WRITTEN TASK:
Repeat the material in full. Keep every line exactly as it is.

▬▬▬

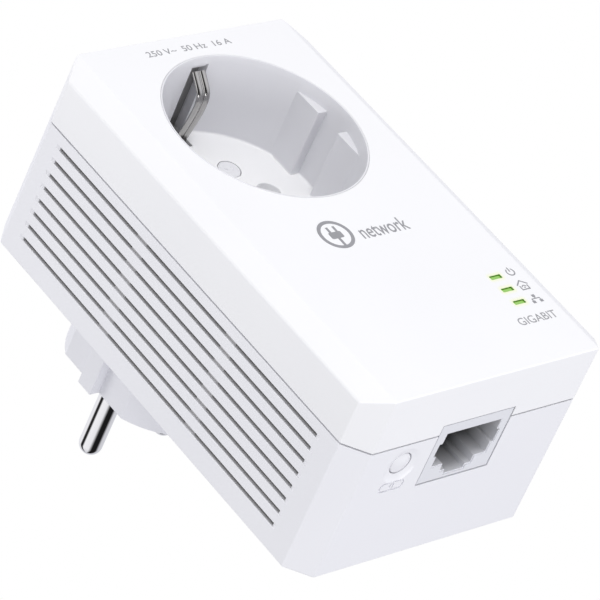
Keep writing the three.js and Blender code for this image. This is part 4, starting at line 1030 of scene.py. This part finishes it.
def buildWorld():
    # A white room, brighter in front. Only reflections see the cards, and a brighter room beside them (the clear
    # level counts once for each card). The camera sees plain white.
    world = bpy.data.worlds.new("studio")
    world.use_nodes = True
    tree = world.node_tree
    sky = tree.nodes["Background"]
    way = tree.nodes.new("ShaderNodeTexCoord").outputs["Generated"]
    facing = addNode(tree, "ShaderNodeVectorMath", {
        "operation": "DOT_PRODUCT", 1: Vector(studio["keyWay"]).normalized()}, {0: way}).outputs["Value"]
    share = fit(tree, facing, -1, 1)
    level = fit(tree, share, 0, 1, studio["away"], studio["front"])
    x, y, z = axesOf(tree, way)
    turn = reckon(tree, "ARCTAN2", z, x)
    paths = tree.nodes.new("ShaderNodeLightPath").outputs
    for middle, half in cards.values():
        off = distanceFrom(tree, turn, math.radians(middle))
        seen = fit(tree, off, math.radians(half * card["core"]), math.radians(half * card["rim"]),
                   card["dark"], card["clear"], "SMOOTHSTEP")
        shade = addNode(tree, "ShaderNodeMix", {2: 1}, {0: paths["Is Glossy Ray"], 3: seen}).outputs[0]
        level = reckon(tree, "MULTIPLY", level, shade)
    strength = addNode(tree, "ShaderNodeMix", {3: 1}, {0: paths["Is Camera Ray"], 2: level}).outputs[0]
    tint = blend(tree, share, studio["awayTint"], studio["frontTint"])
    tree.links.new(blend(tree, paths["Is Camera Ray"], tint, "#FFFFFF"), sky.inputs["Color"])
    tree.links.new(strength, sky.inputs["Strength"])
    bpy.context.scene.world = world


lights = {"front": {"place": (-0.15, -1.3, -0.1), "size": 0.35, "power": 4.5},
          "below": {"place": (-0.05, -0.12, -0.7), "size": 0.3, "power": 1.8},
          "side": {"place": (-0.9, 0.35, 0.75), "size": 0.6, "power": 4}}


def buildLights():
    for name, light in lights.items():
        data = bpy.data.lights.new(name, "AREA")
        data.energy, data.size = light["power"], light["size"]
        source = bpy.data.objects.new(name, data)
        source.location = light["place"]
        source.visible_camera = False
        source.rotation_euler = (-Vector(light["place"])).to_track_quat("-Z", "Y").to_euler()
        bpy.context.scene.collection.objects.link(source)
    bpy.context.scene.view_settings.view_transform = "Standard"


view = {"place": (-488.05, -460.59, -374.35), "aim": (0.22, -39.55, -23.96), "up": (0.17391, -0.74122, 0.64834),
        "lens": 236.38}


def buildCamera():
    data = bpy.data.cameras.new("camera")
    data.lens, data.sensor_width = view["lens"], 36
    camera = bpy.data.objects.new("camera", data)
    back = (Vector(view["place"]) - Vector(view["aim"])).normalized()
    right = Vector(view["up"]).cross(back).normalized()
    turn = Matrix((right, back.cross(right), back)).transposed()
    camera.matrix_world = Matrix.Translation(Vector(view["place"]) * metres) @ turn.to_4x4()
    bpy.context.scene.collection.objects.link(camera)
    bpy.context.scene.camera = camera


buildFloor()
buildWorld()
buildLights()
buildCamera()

▬▬▬

EXERCISE OUTPUT:
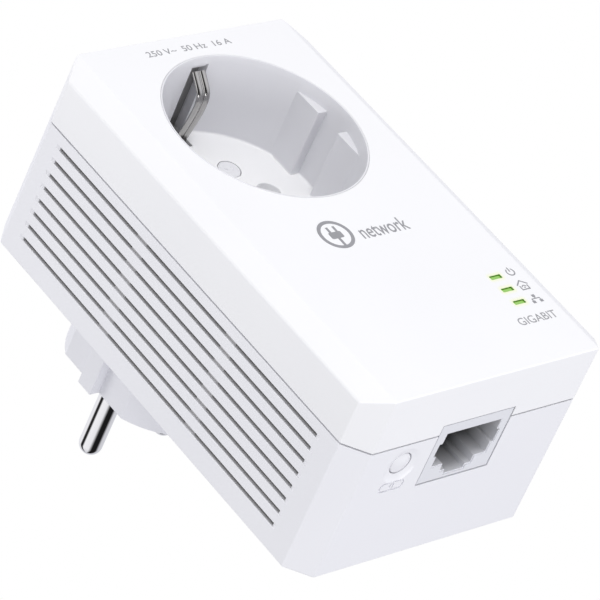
Keep writing the three.js and Blender code for this image. This is part 4, starting at line 1030 of scene.py. This part finishes it.
def buildWorld():
    # A white room, brighter in front. Only reflections see the cards, and a brighter room beside them (the clear
    # level counts once for each card). The camera sees plain white.
    world = bpy.data.worlds.new("studio")
    world.use_nodes = True
    tree = world.node_tree
    sky = tree.nodes["Background"]
    way = tree.nodes.new("ShaderNodeTexCoord").outputs["Generated"]
    facing = addNode(tree, "ShaderNodeVectorMath", {
        "operation": "DOT_PRODUCT", 1: Vector(studio["keyWay"]).normalized()}, {0: way}).outputs["Value"]
    share = fit(tree, facing, -1, 1)
    level = fit(tree, share, 0, 1, studio["away"], studio["front"])
    x, y, z = axesOf(tree, way)
    turn = reckon(tree, "ARCTAN2", z, x)
    paths = tree.nodes.new("ShaderNodeLightPath").outputs
    for middle, half in cards.values():
        off = distanceFrom(tree, turn, math.radians(middle))
        seen = fit(tree, off, math.radians(half * card["core"]), math.radians(half * card["rim"]),
                   card["dark"], card["clear"], "SMOOTHSTEP")
        shade = addNode(tree, "ShaderNodeMix", {2: 1}, {0: paths["Is Glossy Ray"], 3: seen}).outputs[0]
        level = reckon(tree, "MULTIPLY", level, shade)
    strength = addNode(tree, "ShaderNodeMix", {3: 1}, {0: paths["Is Camera Ray"], 2: level}).outputs[0]
    tint = blend(tree, share, studio["awayTint"], studio["frontTint"])
    tree.links.new(blend(tree, paths["Is Camera Ray"], tint, "#FFFFFF"), sky.inputs["Color"])
    tree.links.new(strength, sky.inputs["Strength"])
    bpy.context.scene.world = world


lights = {"front": {"place": (-0.15, -1.3, -0.1), "size": 0.35, "power": 4.5},
          "below": {"place": (-0.05, -0.12, -0.7), "size": 0.3, "power": 1.8},
          "side": {"place": (-0.9, 0.35, 0.75), "size": 0.6, "power": 4}}


def buildLights():
    for name, light in lights.items():
        data = bpy.data.lights.new(name, "AREA")
        data.energy, data.size = light["power"], light["size"]
        source = bpy.data.objects.new(name, data)
        source.location = light["place"]
        source.visible_camera = False
        source.rotation_euler = (-Vector(light["place"])).to_track_quat("-Z", "Y").to_euler()
        bpy.context.scene.collection.objects.link(source)
    bpy.context.scene.view_settings.view_transform = "Standard"


view = {"place": (-488.05, -460.59, -374.35), "aim": (0.22, -39.55, -23.96), "up": (0.17391, -0.74122, 0.64834),
        "lens": 236.38}


def buildCamera():
    data = bpy.data.cameras.new("camera")
    data.lens, data.sensor_width = view["lens"], 36
    camera = bpy.data.objects.new("camera", data)
    back = (Vector(view["place"]) - Vector(view["aim"])).normalized()
    right = Vector(view["up"]).cross(back).normalized()
    turn = Matrix((right, back.cross(right), back)).transposed()
    camera.matrix_world = Matrix.Translation(Vector(view["place"]) * metres) @ turn.to_4x4()
    bpy.context.scene.collection.objects.link(camera)
    bpy.context.scene.camera = camera


buildFloor()
buildWorld()
buildLights()
buildCamera()